**What to produce:** Return all of the lines below exactly as they are.

╭─ Record list

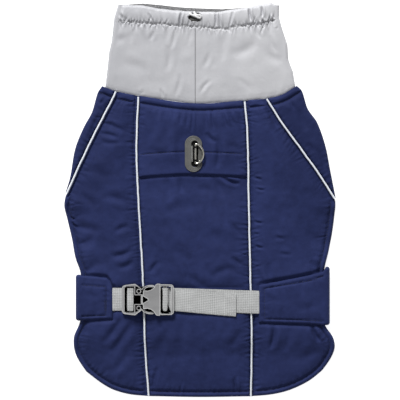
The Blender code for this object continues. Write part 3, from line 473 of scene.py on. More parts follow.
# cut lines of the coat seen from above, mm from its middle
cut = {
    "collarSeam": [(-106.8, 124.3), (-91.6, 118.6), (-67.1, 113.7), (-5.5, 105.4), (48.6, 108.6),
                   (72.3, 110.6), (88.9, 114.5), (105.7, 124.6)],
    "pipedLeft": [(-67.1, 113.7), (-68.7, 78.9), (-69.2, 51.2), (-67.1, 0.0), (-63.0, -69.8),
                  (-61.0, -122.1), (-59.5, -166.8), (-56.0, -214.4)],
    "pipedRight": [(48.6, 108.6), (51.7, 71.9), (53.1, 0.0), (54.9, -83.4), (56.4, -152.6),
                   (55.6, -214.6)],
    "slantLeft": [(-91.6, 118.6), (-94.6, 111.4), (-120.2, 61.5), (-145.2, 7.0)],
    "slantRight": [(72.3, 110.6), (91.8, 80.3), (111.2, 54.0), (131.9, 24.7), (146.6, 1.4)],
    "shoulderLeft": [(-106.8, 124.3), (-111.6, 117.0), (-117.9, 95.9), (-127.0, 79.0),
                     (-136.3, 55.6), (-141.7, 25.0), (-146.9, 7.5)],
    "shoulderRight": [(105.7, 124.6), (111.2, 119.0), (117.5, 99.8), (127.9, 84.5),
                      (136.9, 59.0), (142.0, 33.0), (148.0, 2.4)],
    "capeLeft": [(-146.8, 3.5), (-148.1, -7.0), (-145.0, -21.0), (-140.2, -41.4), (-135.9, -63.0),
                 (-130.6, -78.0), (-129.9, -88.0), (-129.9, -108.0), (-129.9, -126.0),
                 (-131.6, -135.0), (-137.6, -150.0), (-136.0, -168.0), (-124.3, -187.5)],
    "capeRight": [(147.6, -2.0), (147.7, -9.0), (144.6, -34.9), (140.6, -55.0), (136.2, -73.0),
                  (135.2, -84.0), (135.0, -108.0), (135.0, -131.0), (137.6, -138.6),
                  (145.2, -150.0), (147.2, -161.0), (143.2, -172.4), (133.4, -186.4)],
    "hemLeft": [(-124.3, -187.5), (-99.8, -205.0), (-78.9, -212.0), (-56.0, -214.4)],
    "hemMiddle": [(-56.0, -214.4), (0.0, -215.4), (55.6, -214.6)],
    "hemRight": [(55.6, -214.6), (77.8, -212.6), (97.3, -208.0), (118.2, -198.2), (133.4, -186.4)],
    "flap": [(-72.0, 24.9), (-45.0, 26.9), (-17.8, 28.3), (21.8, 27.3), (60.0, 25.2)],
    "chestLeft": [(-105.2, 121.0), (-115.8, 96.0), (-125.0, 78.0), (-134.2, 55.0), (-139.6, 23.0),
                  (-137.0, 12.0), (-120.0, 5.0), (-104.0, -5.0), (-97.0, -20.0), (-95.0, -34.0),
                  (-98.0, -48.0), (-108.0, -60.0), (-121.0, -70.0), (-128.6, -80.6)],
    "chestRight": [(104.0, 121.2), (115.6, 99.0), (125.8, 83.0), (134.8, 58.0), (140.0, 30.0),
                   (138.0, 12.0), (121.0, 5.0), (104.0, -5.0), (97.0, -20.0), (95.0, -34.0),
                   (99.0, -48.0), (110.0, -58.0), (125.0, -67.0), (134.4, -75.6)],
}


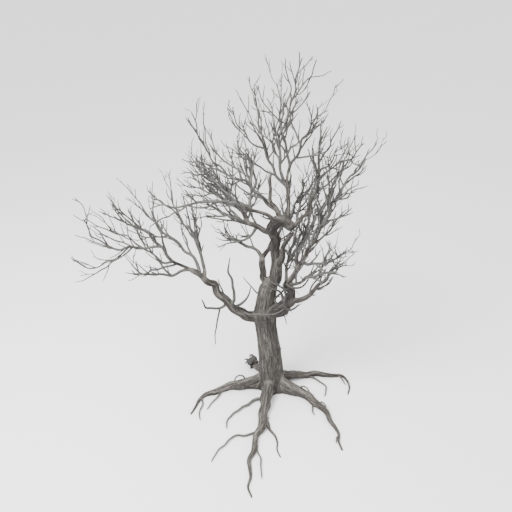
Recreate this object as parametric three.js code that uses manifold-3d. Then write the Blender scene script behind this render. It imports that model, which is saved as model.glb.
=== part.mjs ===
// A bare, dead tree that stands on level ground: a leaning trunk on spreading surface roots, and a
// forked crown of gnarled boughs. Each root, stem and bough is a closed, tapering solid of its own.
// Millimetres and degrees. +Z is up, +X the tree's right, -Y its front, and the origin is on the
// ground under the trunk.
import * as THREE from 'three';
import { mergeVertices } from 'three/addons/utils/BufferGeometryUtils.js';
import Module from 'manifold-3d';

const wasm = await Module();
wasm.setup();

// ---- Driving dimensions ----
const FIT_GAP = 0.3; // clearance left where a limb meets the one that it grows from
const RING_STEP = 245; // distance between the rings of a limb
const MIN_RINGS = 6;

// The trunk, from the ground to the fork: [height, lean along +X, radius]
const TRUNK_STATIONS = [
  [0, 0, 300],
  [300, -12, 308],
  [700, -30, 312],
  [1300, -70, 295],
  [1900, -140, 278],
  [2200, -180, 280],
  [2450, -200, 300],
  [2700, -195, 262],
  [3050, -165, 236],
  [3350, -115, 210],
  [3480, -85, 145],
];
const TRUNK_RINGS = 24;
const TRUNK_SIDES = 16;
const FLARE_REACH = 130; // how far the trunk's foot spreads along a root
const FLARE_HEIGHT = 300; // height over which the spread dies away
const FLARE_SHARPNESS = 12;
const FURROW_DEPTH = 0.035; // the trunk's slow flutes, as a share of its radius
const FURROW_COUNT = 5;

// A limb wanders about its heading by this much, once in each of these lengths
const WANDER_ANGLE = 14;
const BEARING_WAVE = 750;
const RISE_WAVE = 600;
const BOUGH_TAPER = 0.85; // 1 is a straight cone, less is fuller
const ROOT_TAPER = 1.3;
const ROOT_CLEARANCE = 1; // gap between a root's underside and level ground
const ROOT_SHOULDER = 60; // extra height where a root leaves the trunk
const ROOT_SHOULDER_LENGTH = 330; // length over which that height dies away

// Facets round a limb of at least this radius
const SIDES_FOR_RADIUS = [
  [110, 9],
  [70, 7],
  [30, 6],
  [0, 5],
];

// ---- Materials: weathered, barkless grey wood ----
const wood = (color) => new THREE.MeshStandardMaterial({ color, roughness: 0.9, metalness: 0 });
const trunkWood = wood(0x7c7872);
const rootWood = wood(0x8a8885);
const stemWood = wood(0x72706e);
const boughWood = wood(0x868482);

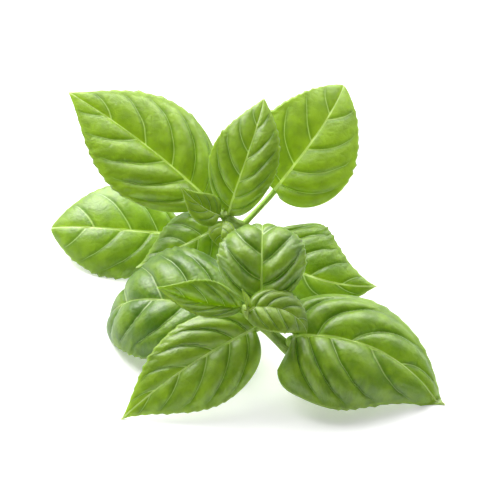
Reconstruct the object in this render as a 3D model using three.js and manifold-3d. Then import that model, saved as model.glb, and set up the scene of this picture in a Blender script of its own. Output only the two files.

╰─

**The result:**
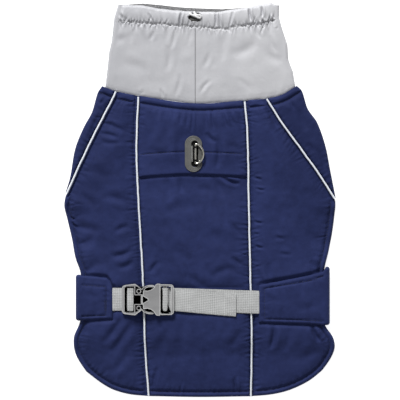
The Blender code for this object continues. Write part 3, from line 473 of scene.py on. More parts follow.
# cut lines of the coat seen from above, mm from its middle
cut = {
    "collarSeam": [(-106.8, 124.3), (-91.6, 118.6), (-67.1, 113.7), (-5.5, 105.4), (48.6, 108.6),
                   (72.3, 110.6), (88.9, 114.5), (105.7, 124.6)],
    "pipedLeft": [(-67.1, 113.7), (-68.7, 78.9), (-69.2, 51.2), (-67.1, 0.0), (-63.0, -69.8),
                  (-61.0, -122.1), (-59.5, -166.8), (-56.0, -214.4)],
    "pipedRight": [(48.6, 108.6), (51.7, 71.9), (53.1, 0.0), (54.9, -83.4), (56.4, -152.6),
                   (55.6, -214.6)],
    "slantLeft": [(-91.6, 118.6), (-94.6, 111.4), (-120.2, 61.5), (-145.2, 7.0)],
    "slantRight": [(72.3, 110.6), (91.8, 80.3), (111.2, 54.0), (131.9, 24.7), (146.6, 1.4)],
    "shoulderLeft": [(-106.8, 124.3), (-111.6, 117.0), (-117.9, 95.9), (-127.0, 79.0),
                     (-136.3, 55.6), (-141.7, 25.0), (-146.9, 7.5)],
    "shoulderRight": [(105.7, 124.6), (111.2, 119.0), (117.5, 99.8), (127.9, 84.5),
                      (136.9, 59.0), (142.0, 33.0), (148.0, 2.4)],
    "capeLeft": [(-146.8, 3.5), (-148.1, -7.0), (-145.0, -21.0), (-140.2, -41.4), (-135.9, -63.0),
                 (-130.6, -78.0), (-129.9, -88.0), (-129.9, -108.0), (-129.9, -126.0),
                 (-131.6, -135.0), (-137.6, -150.0), (-136.0, -168.0), (-124.3, -187.5)],
    "capeRight": [(147.6, -2.0), (147.7, -9.0), (144.6, -34.9), (140.6, -55.0), (136.2, -73.0),
                  (135.2, -84.0), (135.0, -108.0), (135.0, -131.0), (137.6, -138.6),
                  (145.2, -150.0), (147.2, -161.0), (143.2, -172.4), (133.4, -186.4)],
    "hemLeft": [(-124.3, -187.5), (-99.8, -205.0), (-78.9, -212.0), (-56.0, -214.4)],
    "hemMiddle": [(-56.0, -214.4), (0.0, -215.4), (55.6, -214.6)],
    "hemRight": [(55.6, -214.6), (77.8, -212.6), (97.3, -208.0), (118.2, -198.2), (133.4, -186.4)],
    "flap": [(-72.0, 24.9), (-45.0, 26.9), (-17.8, 28.3), (21.8, 27.3), (60.0, 25.2)],
    "chestLeft": [(-105.2, 121.0), (-115.8, 96.0), (-125.0, 78.0), (-134.2, 55.0), (-139.6, 23.0),
                  (-137.0, 12.0), (-120.0, 5.0), (-104.0, -5.0), (-97.0, -20.0), (-95.0, -34.0),
                  (-98.0, -48.0), (-108.0, -60.0), (-121.0, -70.0), (-128.6, -80.6)],
    "chestRight": [(104.0, 121.2), (115.6, 99.0), (125.8, 83.0), (134.8, 58.0), (140.0, 30.0),
                   (138.0, 12.0), (121.0, 5.0), (104.0, -5.0), (97.0, -20.0), (95.0, -34.0),
                   (99.0, -48.0), (110.0, -58.0), (125.0, -67.0), (134.4, -75.6)],
}


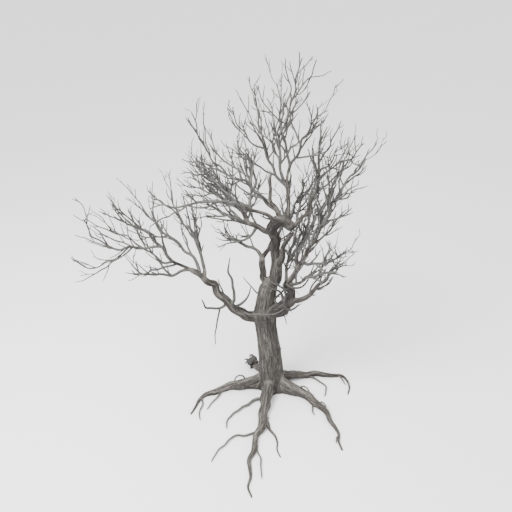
Recreate this object as parametric three.js code that uses manifold-3d. Then write the Blender scene script behind this render. It imports that model, which is saved as model.glb.
=== part.mjs ===
// A bare, dead tree that stands on level ground: a leaning trunk on spreading surface roots, and a
// forked crown of gnarled boughs. Each root, stem and bough is a closed, tapering solid of its own.
// Millimetres and degrees. +Z is up, +X the tree's right, -Y its front, and the origin is on the
// ground under the trunk.
import * as THREE from 'three';
import { mergeVertices } from 'three/addons/utils/BufferGeometryUtils.js';
import Module from 'manifold-3d';

const wasm = await Module();
wasm.setup();

// ---- Driving dimensions ----
const FIT_GAP = 0.3; // clearance left where a limb meets the one that it grows from
const RING_STEP = 245; // distance between the rings of a limb
const MIN_RINGS = 6;

// The trunk, from the ground to the fork: [height, lean along +X, radius]
const TRUNK_STATIONS = [
  [0, 0, 300],
  [300, -12, 308],
  [700, -30, 312],
  [1300, -70, 295],
  [1900, -140, 278],
  [2200, -180, 280],
  [2450, -200, 300],
  [2700, -195, 262],
  [3050, -165, 236],
  [3350, -115, 210],
  [3480, -85, 145],
];
const TRUNK_RINGS = 24;
const TRUNK_SIDES = 16;
const FLARE_REACH = 130; // how far the trunk's foot spreads along a root
const FLARE_HEIGHT = 300; // height over which the spread dies away
const FLARE_SHARPNESS = 12;
const FURROW_DEPTH = 0.035; // the trunk's slow flutes, as a share of its radius
const FURROW_COUNT = 5;

// A limb wanders about its heading by this much, once in each of these lengths
const WANDER_ANGLE = 14;
const BEARING_WAVE = 750;
const RISE_WAVE = 600;
const BOUGH_TAPER = 0.85; // 1 is a straight cone, less is fuller
const ROOT_TAPER = 1.3;
const ROOT_CLEARANCE = 1; // gap between a root's underside and level ground
const ROOT_SHOULDER = 60; // extra height where a root leaves the trunk
const ROOT_SHOULDER_LENGTH = 330; // length over which that height dies away

// Facets round a limb of at least this radius
const SIDES_FOR_RADIUS = [
  [110, 9],
  [70, 7],
  [30, 6],
  [0, 5],
];

// ---- Materials: weathered, barkless grey wood ----
const wood = (color) => new THREE.MeshStandardMaterial({ color, roughness: 0.9, metalness: 0 });
const trunkWood = wood(0x7c7872);
const rootWood = wood(0x8a8885);
const stemWood = wood(0x72706e);
const boughWood = wood(0x868482);

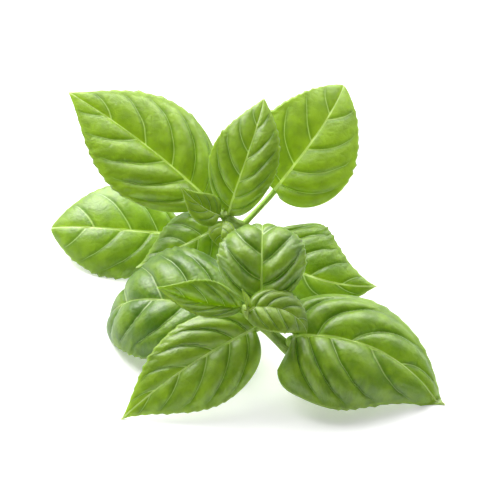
Reconstruct the object in this render as a 3D model using three.js and manifold-3d. Then import that model, saved as model.glb, and set up the scene of this picture in a Blender script of its own. Output only the two files.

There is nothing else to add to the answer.